24 marzo 2010

Per un'uscita dalla crisi a sinistra e con nuovi diritti


La rivista Forbes ci informa che nel 2009 il numero dei miliardari in dollari nel mondo è aumentato del 20% rispetto al 2008, e che il loro patrimonio complessivo è cresciuto del 30%. Anche l’italia ha fatto la sua parte, per fare un esempio Silvio Berlusconi ha dichiarato nel 2009 un reddito di 23 milioni di euro, 9 in più dell’anno precedente, ed un patrimonio complessivo di 7 miliardi.
Nel 2009 però, a causa della crisi economica, il PIL mondiale è sceso di circa il 4%, in europa ci sono 18 milioni di nuovi disoccupati, dei quali 300 mila sono italiani. Questi numeri nel sud del mondo hanno significato letteralmente milioni di morti per fame e malattie e nuove migrazioni di intere popolazioni impoverite.
E’ evidente che i conti non tornano! La crisi colpisce duramente i lavoratori dipendenti e i popoli più poveri, mentre chi più aveva ha aumentato ancora le sue ricchezze.
Questo è doppiamente ingiusto perché significa che a pagare sono quelli che non hanno alcuna responsabilità del declino economico mondiale!
Come se non bastasse Tremonti e Belusconi ci hanno preso in giro prima affermando che la crisi era soltanto psicologica, poi che sarebbe durata poco e che l’italia stava meglio degli altri (ben magra consolazione). Tutti i dati però stanno dimostrando il contrario, il PIL italiano è crollato nel 2009 del 5.1%, uno tra i peggiori dati europei, e nei primi mesi del 2010 la cassaintegrazione è cresciuta ancora coinvolgendo 1.200.000 lavoratori e lavoratrici.
La crisi non è affatto finita!
Persino sulle cause della crisi siamo stati imbrogliati. Ci hanno raccontato che è tutta colpa di banchieri cattivi che hanno messo in difficoltà la “sana” economia e gli imprenditori produttivi con le loro speculazioni finanziarie.
La realtà è differente. Non ci sono imprenditori “buoni” e speculatori “cattivi”: la finanziarizzazione dell’economia e le speculazioni borsistiche sono state uno strumento che il capitale nel suo insieme ha utilizzato per aumentare i profitti attaccati negli anni ‘60/’70 dalle conquiste operaie e sociali e dalle diverse condizioni di scambio internazionali. Per abbattere quelle conquiste il padronato ha utilizzato tutti i mezzi per imporre i propri interessi: ristrutturazioni e delocalizzazioni produttive, distruzione delle tutele giuridiche del lavoro, precarizzazione, divisione tra lavoratori nativi e migranti,…

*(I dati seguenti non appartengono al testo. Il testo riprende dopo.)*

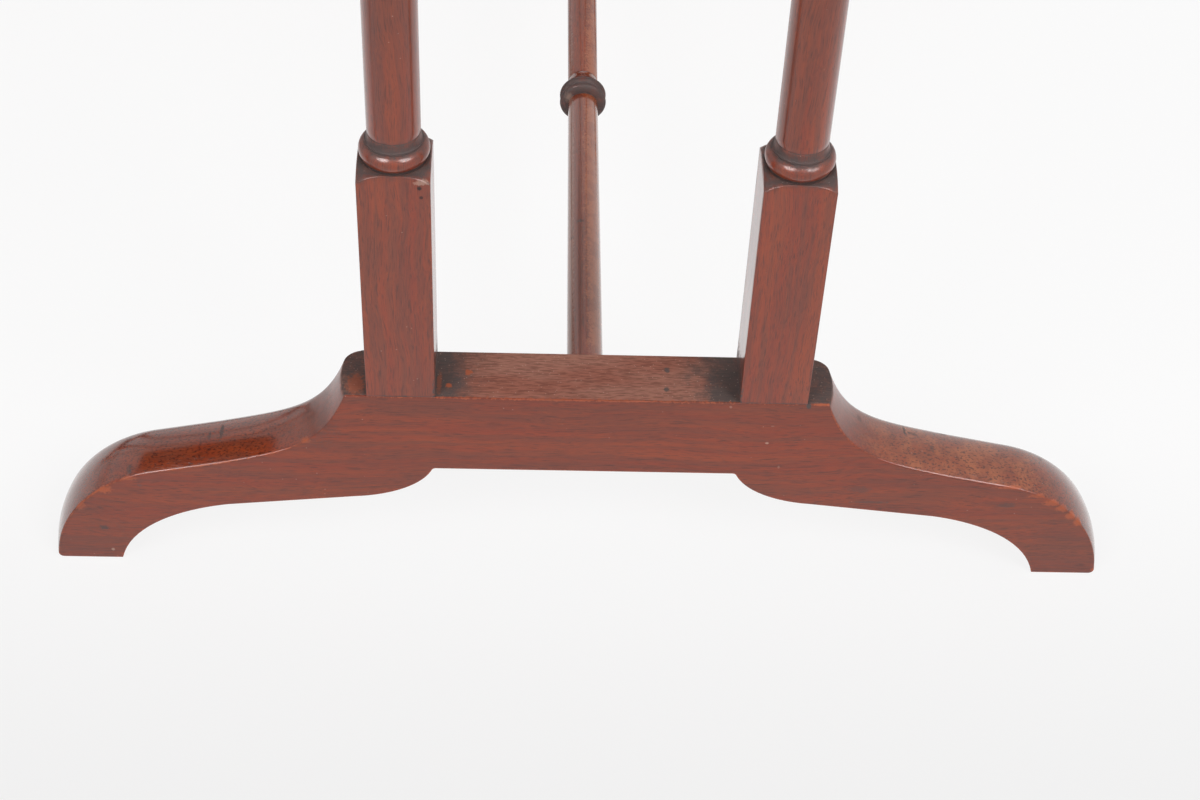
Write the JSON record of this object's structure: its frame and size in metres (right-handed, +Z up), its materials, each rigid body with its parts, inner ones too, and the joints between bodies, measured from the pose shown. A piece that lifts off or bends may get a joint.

Proprio quest'ultimo sta diventando un elemento centrale dal punto di vista politico, sociale ed economico. La “caccia al negro” di Rosarno ha mostrato che nulla fa guadagnare di più ad un imprenditore che poter ricattare o cacciare in ogni momento un migrante sapendo che da clandestino non potrà far valere i propri diritti di lavoratore.
Per le forze politiche di governo è una vera manna poter soffiare sul fuoco dell’intolleranza e del razzismo incolpando i migranti di ogni male e distogliere l’attenzione dalle proprie responsabilità e dal proprio immobilismo rispetto alla crisi.
Dovrebbe invece essere chiaro che il lavoro di 4 milioni di migranti è ormai indispensabile in interi settori economici come agricoltura, costruzioni, i servizi alla persona, i loro contributi pagano le nostre pensioni, i loro figli rendono giovane e dinamica la nostra società altrimenti destinata al declino demografico.
Di fronte a questa crisi l’unico destino è soccombere o tentare di sopravvivere con espedienti individuali? Noi non lo crediamo!
E non lo credono le migliaia di lavoratrici/lavoratori, studentesse/studenti, precari/e che in questi mesi hanno comunque resistito e lottato per non farsi schiacciare dalla crisi. Resistenze di cui i tetti di molte fabbriche, scuole euniversità sono diventati il simbolo.
Quei tetti devono allora comunicare tra loro e unificare le loro lotte costruendo una rete di solidarietà per arrivare ad una mobilitazione nazionale che faccia pagare le crisi a chi l’ha generata.